Cellist Gautier Capuçon and pianist Frank Braley are artists I have previously admired in many chamber ensemble concerts, most recently last year at the Wigmore Hall in a concert celebrating Dutilleux’s centenary. I was aware that they often perform and record together as a duo too, but their recital at Kings Place – part of the hall’s year-long Cello Wrapped series – was the first time for me to hear them as a pair, in a substantial and imaginative programme that spanned the cello repertoire from Beethoven to Britten, via Fauré, Debussy and Martinů. Two things were apparent from the outset: that Capuçon produces a bright and highly-charged tone from his 1701 Goffriller instrument, and that Kings Place Hall One is an acoustically perfect venue for a cello recital, which may be a reason why the Cello Unwrapped series has been so successful in its first months.
Outwardly, Capuçon and Braley are an attractive duo that performs with plenty of French flamboyance and flair – after all, they both have impressive careers as soloists too. Yet, underneath the showiness, they are in fact earnest and experienced chamber musicians (there is a lot of eye contact and body language between them), responding with ease to each other and digging deep especially in the Debussy and Britten sonatas in the second half of the programme.
The programme was neatly devised: both halves consisted of two main works with a short Fauré piece sandwiched between. In the first half they paired two classically conceived pieces, Martinů’s seldom-performed Variations on a Slovak Theme, composed in 1959 (the year of his death) and Beethoven’s youthful First Cello Sonata from 1796, with Fauré’s moving Elégie in the middle. I was unfamiliar with this Martinů work but it is an attractive opener with a lot of lively rhythmic interplay between the cello and piano contrasting with chorale-like reflective passages in the piano. In Fauré’s Elegie, Capuçon’s beautifully sustained tone amply filled the hall while Braley accompanied with his typical nonchalance, yet with keen feeling for the harmony and build-up of the drama.
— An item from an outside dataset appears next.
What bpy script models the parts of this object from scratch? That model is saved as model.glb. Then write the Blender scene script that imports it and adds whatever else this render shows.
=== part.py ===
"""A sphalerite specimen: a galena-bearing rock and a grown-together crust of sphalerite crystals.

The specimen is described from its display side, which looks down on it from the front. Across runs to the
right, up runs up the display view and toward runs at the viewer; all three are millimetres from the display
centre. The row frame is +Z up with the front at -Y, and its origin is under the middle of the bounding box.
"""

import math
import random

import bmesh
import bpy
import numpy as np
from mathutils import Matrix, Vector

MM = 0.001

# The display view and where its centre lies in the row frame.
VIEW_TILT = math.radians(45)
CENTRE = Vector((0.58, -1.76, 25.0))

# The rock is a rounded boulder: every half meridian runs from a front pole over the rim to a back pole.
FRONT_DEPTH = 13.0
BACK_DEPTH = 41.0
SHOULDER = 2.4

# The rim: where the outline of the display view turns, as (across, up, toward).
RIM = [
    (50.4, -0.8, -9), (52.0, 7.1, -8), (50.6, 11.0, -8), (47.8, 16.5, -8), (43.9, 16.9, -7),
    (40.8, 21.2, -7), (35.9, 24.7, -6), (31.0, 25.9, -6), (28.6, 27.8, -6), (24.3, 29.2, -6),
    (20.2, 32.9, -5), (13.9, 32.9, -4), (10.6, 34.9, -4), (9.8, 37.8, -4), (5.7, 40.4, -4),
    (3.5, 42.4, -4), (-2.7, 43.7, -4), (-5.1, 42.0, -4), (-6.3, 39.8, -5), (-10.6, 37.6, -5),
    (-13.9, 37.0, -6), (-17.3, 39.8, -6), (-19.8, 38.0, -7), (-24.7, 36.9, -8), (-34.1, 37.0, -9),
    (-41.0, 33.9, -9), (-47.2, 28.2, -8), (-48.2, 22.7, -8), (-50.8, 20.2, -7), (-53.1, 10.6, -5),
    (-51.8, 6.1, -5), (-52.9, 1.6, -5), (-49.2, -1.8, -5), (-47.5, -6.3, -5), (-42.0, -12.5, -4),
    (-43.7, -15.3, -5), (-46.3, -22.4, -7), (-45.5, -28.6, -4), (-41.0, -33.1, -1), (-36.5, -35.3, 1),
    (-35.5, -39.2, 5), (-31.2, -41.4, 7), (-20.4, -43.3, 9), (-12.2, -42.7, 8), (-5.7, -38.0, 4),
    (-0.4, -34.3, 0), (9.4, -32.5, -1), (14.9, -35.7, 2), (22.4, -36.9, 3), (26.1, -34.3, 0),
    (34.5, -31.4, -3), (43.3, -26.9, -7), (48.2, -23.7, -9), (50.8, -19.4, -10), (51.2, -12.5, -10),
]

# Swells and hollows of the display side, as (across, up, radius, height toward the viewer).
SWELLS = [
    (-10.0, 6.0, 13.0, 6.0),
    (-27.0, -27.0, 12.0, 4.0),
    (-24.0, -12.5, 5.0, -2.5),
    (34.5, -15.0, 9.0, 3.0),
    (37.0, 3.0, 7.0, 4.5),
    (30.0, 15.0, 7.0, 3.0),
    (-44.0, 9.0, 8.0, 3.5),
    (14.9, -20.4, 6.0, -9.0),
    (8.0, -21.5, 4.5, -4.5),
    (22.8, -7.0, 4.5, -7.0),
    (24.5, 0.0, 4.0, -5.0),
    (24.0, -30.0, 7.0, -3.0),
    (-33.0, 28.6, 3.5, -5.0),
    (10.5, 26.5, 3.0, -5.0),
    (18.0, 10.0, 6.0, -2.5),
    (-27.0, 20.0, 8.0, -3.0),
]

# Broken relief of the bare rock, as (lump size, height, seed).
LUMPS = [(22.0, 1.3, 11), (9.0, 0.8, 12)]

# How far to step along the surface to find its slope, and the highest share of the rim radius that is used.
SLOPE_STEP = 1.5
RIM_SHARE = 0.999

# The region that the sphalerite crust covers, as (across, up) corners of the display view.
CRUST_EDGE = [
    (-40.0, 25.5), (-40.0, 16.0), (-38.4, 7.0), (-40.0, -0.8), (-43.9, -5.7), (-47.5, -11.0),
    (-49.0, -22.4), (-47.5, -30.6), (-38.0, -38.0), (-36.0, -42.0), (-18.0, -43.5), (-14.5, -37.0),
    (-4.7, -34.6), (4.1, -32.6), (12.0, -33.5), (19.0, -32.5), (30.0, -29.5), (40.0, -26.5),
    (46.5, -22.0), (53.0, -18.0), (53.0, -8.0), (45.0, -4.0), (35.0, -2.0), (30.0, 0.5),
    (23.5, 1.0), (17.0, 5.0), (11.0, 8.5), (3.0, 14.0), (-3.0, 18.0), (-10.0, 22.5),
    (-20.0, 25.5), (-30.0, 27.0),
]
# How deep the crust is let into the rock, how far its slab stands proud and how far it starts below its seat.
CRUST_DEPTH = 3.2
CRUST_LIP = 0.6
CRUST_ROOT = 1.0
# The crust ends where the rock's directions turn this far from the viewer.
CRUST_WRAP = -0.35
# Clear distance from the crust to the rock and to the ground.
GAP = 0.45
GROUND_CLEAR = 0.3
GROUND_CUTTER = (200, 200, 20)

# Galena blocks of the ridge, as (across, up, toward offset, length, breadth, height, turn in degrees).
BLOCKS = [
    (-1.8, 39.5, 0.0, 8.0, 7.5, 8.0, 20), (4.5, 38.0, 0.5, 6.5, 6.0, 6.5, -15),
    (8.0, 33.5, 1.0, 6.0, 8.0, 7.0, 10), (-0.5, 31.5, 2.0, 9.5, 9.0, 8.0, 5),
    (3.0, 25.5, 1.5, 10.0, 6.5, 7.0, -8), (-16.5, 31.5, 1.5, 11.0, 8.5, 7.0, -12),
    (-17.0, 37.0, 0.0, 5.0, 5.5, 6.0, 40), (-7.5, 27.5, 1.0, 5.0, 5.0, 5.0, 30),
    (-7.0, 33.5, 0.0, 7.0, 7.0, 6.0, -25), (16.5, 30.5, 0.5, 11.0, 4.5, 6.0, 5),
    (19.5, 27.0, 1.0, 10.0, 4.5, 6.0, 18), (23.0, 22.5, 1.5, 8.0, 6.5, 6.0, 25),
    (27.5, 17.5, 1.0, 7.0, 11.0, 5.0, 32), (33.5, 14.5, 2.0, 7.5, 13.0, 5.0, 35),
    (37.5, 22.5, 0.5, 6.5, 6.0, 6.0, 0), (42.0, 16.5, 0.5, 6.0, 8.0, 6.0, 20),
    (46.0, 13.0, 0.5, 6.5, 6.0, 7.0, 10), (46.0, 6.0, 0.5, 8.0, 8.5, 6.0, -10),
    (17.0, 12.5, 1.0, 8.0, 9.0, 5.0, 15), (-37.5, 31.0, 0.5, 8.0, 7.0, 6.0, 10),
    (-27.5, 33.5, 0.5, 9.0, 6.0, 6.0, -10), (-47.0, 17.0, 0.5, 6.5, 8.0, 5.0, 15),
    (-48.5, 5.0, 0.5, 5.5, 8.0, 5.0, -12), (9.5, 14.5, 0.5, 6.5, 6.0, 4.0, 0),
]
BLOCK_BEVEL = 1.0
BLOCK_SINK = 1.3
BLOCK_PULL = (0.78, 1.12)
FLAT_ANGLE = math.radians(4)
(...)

I was less convinced with their interpretation of the Beethoven sonata. Technically it was flawless and had genuine passion, but it felt too smooth and too romantic for an early Beethoven work that still has clear echoes of Haydn. A little more detailed phrasing and articulation from Capuçon would have been welcome. Braley negotiated the quicksilver piano passages with casual ease – perhaps too much ease – and although it may partly have been the hall’s rich acoustics, it sounded a little undelineated. Still, I enjoyed the spontaneity they showed in the extended coda section of the first movement and the second movement was appropriately light-hearted and vivacious.
When they came on in the second half, they raised the intensity level by several notches with a brilliant and mercurial rendition of the Debussy sonata. No doubt this is repertoire they have performed together frequently and know inside out (they have also recorded it together), and because they trust each other, they were able to take expressive risks knowing that the other will respond. Capuçon’s playing had plenty of colour, dynamic contrast and technical skill, especially his rapid but nuanced pizzicato playing in the Sérénade movement (a technique further explored by Britten in his sonata). Braley responded to Capuçon’s challenges with his intuitive and incisive playing.
Fauré’s Après un rêve was like a sorbet in a five-course dinner, after which they plunged into Britten’s Cello Sonata famously written for Mstislav Rostropovich – whose recording must still be a benchmark for many. The two Frenchmen’s reading of the work was full of flair and raw emotion – which may not have been quite to Britten’s taste – but a powerful performance nonetheless. After a lyrical and intimate Dialogo, the Scherzo-Pizzicato was played with mesmerising virtuosity. The central movement Elegia was dark, with Braley bringing out gravitas in the low register. Together they dug even deeper in the Marcia with its grotesque harmonies, while the final Moto perpetuo was rounded off with flamboyance from both players, especially in the springing saltando passage by Capuçon.
After a huge and long ovation, the pair gave us a French encore – the Méditation from Massenet’s opera Thaïs. Usually my heart sinks at this overplayed encore piece, but here it was played with sincerity, and Capuçon’s rich and warm sonority, supported by Braley’s tender chordal accompaniment, filled the hall as well as our hearts.